Out of four children, only one of my offspring happens to be a girl. Thank God for miracles, because I know I would not be able to handle more than that. When I was pregnant with my youngest son, I jokingly told my husband that if the baby was a girl, I would have to bargain with someone at the hospital to trade her for a boy. My daughter has given me challenges that I never imagined I would have to overcome as a mother. The standard methods of parenting have proven ineffective with her, so I am at a loss. She has always been the most difficult of all the children, but lately she has been more behaviorally challenged than usual.

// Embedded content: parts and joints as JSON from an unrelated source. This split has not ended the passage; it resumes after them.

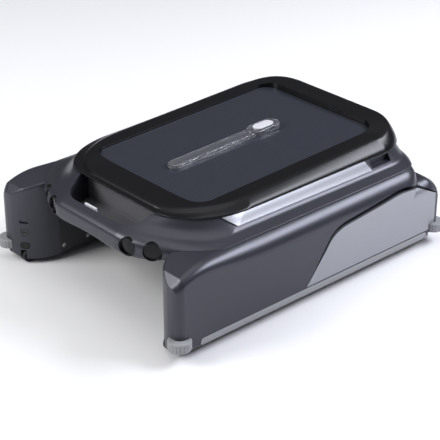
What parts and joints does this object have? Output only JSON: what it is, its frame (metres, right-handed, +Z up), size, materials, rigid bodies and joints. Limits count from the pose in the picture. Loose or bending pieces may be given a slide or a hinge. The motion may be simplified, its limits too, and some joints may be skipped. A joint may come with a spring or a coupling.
{
  "type": "robotic pool skimmer",
  "caption": "Twin-hull solar pool-surface skimmer: panelled deck with a handle bar, corner rollers, rear water-jet thrusters and a slide-out debris basket between the hulls.",
  "frame": {"origin": "on the floor under the centre of the bounding box", "axes": "+Y from the handle bar to the stern, +Z up, +X to the right-hand hull when the handle faces away from +Y"},
  "size_m": [0.436, 0.558, 0.1906],
  "materials": {
    "gunmetal_shell": "metallic-effect moulded shell, satin gloss",
    "gloss_black": "high-gloss black moulding",
    "solar_cells": "slate solar cells under a clear laminate with fine lengthwise lines",
    "clear_plastic": "clear moulded light guide",
    "silver_panel": "silver-effect moulding with a fine brushed look",
    "grey_rubber": "light grey ribbed elastomer",
    "black_rubber": "matte black elastomer",
    "inner_wall_plastic": "fine-textured dark moulding",
    "sensor_window": "gloss black window",
    "bright_steel": "turned stainless steel",
    "pale_plastic": "pale grey moulding",
    "battery_wrap": "blue shrink wrap",
    "circuit_board": "green solder mask",
    "filter_mesh": "fine woven screen"
  },
  "bodies": {
    "hull": {"battery_pack": "battery_wrap", "belly_tray": "inner_wall_plastic", "control_board": "circuit_board", "corner_left_sensor": "sensor_window", "corner_right_sensor": "sensor_window", "deck_shell": "gunmetal_shell", "drain_plug": "inner_wall_plastic", "front_left_sensor": "sensor_window", "front_right_sensor": "sensor_window", "grip_well": "inner_wall_plastic", "left_bumper_strip": "grey_rubber", "left_front_cover_screw": "bright_steel", "left_front_roller_pin": "bright_steel", "left_nose_axle": "bright_steel", "left_pontoon_cover": "inner_wall_plastic", "left_pontoon_shell": "gunmetal_shell", "left_rear_cover_screw": "bright_steel", "left_rear_roller_pin": "bright_steel", "left_shaft_seal": "black_rubber", "left_side_panel": "silver_panel", "left_skid_foot": "black_rubber", "left_thruster_duct": "inner_wall_plastic", "left_thruster_motor": "bright_steel", "left_trim_strip": "silver_panel", "light_guide": "clear_plastic", "panel_gasket": "black_rubber", "right_bumper_strip": "grey_rubber", "right_front_cover_screw": "bright_steel", "right_front_roller_pin": "bright_steel", "right_nose_axle": "bright_steel", "right_pontoon_cover": "inner_wall_plastic", "right_pontoon_shell": "gunmetal_shell", "right_rear_cover_screw": "bright_steel", "right_rear_roller_pin": "bright_steel", "right_shaft_seal": "black_rubber", "right_side_panel": "silver_panel", "right_skid_foot": "black_rubber", "right_thruster_duct": "inner_wall_plastic", "right_thruster_motor": "bright_steel", "right_trim_strip": "silver_panel", "solar_frame": "gloss_black", "solar_panel": "solar_cells"},
    "power_button": {"power_button": "pale_plastic"},
    "release_lever": {"release_lever": "pale_plastic"},
    "charge_flap": {"charge_flap": "black_rubber"},
    "front_left_roller": {"left_front_roller": "grey_rubber"},
    "front_right_roller": {"right_front_roller": "grey_rubber"},
    "rear_left_roller": {"left_rear_roller": "grey_rubber"},
    "rear_right_roller": {"right_rear_roller": "grey_rubber"},
    "left_nose_wheel": {"left_nose_wheel": "black_rubber"},
    "right_nose_wheel": {"right_nose_wheel": "black_rubber"},
    "left_thruster_screw": {"left_drive_shaft": "bright_steel", "left_propeller": "inner_wall_plastic"},
    "right_thruster_screw": {"right_drive_shaft": "bright_steel", "right_propeller": "inner_wall_plastic"},
    "basket": {"basket_frame": "inner_wall_plastic", "filter_screen": "filter_mesh", "basket_handle": "inner_wall_plastic", "gate_pin": "bright_steel"},
    "gate": {"intake_gate": "inner_wall_plastic"}
  },
  "joints": [
    {"name": "button_press", "type": "slide", "parent": "hull", "child": "power_button", "axis": [0, 0.0305, -0.9995], "range_m": [0, 0.0015], "stiffness_N_per_m": 300, "springref_m": -0.001},
    {"name": "lever_squeeze", "type": "slide", "parent": "hull", "child": "release_lever", "axis": [0, -1, 0], "range_m": [0, 0.003], "stiffness_N_per_m": 400, "springref_m": -0.001},
    {"name": "flap_open", "type": "hinge", "parent": "hull", "child": "charge_flap", "pos_m": [-0.16428, -0.25883, 0.036], "axis": [-0.7986, -0.6018, 0], "range_deg": [0, 100]},
    {"name": "front_left_roller_spin", "type": "hinge", "parent": "hull", "child": "front_left_roller", "pos_m": [-0.201, -0.262, 0.0275], "axis": [0, 0, 1], "continuous": true},
    {"name": "rear_left_roller_spin", "type": "hinge", "parent": "hull", "child": "rear_left_roller", "pos_m": [-0.201, 0.262, 0.0275], "axis": [0, 0, 1], "continuous": true},
    {"name": "front_right_roller_spin", "type": "hinge", "parent": "hull", "child": "front_right_roller", "pos_m": [0.201, -0.262, 0.0275], "axis": [0, 0, 1], "continuous": true},
    {"name": "rear_right_roller_spin", "type": "hinge", "parent": "hull", "child": "rear_right_roller", "pos_m": [0.201, 0.262, 0.0275], "axis": [0, 0, 1], "continuous": true},
    {"name": "left_nose_wheel_spin", "type": "hinge", "parent": "hull", "child": "left_nose_wheel", "pos_m": [-0.17, -0.2505, 0.011], "axis": [1, 0, 0], "continuous": true},
    {"name": "right_nose_wheel_spin", "type": "hinge", "parent": "hull", "child": "right_nose_wheel", "pos_m": [0.17, -0.2505, 0.011], "axis": [1, 0, 0], "continuous": true},
    {"name": "left_thruster_spin", "type": "hinge", "parent": "hull", "child": "left_thruster_screw", "pos_m": [-0.171, 0.2, 0.062], "axis": [0, 1, 0], "continuous": true},
    {"name": "right_thruster_spin", "type": "hinge", "parent": "hull", "child": "right_thruster_screw", "pos_m": [0.171, 0.2, 0.062], "axis": [0, 1, 0], "continuous": true},
    {"name": "basket_slide", "type": "slide", "parent": "hull", "child": "basket", "axis": [0, 1, 0], "range_m": [0, 0.28]},
    {"name": "gate_swing", "type": "hinge", "parent": "basket", "child": "gate", "pos_m": [0, -0.084, 0.088], "axis": [1, 0, 0], "range_deg": [0, 75]}
  ]
}
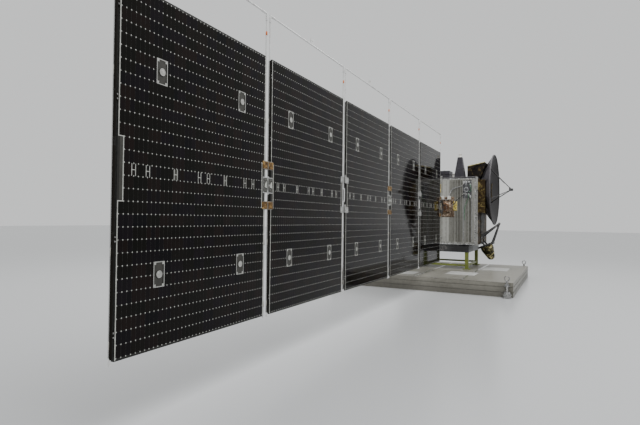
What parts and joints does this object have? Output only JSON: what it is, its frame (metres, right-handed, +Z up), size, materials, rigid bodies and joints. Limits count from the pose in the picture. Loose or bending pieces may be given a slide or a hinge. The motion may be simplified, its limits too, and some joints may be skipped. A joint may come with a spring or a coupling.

I just about shaved my own head out of frustration the other day when she flung the cat up to the ceiling by its tail. Yes, poor little Moon Pie. My sweet, unsuspecting cat was lying on the floor minding his own business when Thing One snatched him up by the tail and tossed him into the air. Her reason? “I want him to have fun”, she told me. “I wish someone could throw me in the air like that, but I am too heavy now.”
Of course her behavior resulted in a time out. She is always sent to the same corner in the dining room and upon close inspection, I made a horrific discovery: her way of retaliating for being placed into time out is by wiping boogers on the wall. How did I not see this before mural of solidified nose drippings before? I could see where booger itself was pasted, trailed by what must have been snot. I almost cleaned the wall myself, until I remembered what I read in my many parenting books about helping a child understand the consequences of their actions. So I filled a bucket with soapy water, handed her a sponge, and told her to hop to it. There was no way I was eating another meal in that dining room with that nastiness on the wall.
Yelling at my daughter is futile. My rants go in one ear and out the other. She has this amazing gift of selective hearing, so my approach with her has to be different than it is with the boys. I asked her to sit down next to me when she was finished with her cleaning. Then I talked to her about the bad little girl who apparently snuck into my good little girl’s place. I told her that the bad version was not my favorite, and asked her if she could go find the good one because I missed her terribly. “I’ll try”, she promised. “But the good Yasmeen is very shy and doesn’t like to come out that much.”